**PROVIDED DATA:**
=-=-=-=-=

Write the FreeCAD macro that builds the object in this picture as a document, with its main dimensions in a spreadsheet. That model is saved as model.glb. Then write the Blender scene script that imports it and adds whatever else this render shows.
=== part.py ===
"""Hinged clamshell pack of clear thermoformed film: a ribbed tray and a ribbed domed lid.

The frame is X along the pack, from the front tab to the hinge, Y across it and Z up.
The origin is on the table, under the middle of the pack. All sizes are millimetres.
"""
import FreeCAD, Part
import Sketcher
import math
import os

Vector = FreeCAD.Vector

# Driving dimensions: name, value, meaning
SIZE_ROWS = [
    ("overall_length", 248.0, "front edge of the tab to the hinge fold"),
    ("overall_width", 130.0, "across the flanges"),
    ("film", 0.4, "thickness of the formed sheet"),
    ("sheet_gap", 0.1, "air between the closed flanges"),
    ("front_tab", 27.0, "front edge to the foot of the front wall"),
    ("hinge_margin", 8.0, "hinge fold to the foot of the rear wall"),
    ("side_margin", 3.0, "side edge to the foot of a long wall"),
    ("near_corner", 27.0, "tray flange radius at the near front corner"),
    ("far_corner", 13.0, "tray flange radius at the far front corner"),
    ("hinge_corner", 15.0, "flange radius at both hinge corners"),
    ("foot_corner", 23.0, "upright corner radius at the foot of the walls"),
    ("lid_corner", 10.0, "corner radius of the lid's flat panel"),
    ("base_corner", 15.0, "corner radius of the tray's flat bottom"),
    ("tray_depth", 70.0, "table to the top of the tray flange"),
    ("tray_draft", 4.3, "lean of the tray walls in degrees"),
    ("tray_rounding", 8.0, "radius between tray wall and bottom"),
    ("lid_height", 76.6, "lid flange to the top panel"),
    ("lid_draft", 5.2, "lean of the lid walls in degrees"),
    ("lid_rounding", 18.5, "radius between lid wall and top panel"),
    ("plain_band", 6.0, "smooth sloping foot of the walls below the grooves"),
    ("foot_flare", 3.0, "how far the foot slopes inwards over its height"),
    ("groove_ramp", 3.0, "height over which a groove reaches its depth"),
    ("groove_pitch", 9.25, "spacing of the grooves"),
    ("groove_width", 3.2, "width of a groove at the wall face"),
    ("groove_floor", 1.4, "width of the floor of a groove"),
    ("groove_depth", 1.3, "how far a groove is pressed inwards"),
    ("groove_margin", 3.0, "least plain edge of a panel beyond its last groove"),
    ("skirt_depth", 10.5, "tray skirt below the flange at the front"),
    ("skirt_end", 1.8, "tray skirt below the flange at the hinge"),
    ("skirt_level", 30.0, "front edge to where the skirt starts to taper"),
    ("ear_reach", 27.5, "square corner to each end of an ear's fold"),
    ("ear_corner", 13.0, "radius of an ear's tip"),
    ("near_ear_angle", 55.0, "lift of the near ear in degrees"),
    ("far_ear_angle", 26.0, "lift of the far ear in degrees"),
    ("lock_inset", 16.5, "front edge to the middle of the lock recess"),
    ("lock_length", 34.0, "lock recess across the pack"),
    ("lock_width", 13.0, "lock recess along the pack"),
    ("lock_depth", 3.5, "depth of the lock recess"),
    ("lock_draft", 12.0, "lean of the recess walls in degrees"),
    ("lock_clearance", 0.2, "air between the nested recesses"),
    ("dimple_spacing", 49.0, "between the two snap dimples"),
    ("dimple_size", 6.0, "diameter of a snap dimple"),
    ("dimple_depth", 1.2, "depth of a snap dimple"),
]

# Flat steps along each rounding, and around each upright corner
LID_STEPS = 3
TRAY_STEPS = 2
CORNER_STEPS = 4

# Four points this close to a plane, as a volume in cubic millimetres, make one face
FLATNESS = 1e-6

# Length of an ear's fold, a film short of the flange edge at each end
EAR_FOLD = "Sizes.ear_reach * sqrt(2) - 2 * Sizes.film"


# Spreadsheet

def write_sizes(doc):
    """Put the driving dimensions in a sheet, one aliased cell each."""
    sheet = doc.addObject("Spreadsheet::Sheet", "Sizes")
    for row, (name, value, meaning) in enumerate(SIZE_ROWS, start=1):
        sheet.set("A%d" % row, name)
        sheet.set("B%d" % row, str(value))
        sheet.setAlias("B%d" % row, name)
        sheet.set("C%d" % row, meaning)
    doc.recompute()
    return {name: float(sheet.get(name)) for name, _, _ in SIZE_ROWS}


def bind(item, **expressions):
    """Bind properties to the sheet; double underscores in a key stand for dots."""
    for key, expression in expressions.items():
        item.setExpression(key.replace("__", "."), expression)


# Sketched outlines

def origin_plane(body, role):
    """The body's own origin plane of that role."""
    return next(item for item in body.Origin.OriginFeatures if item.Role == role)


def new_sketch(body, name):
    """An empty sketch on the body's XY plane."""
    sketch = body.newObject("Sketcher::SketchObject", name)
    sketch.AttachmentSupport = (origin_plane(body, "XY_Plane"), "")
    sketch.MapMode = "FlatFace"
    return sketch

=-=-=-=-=

**WORK TO DO:**
Copy out each line in the listing that has the word "FreeCAD".

**EXERCISE OUTPUT:**
Write the FreeCAD macro that builds the object in this picture as a document, with its main dimensions in a spreadsheet. That model is saved as model.glb. Then write the Blender scene script that imports it and adds whatever else this render shows.
import FreeCAD, Part
Vector = FreeCAD.Vector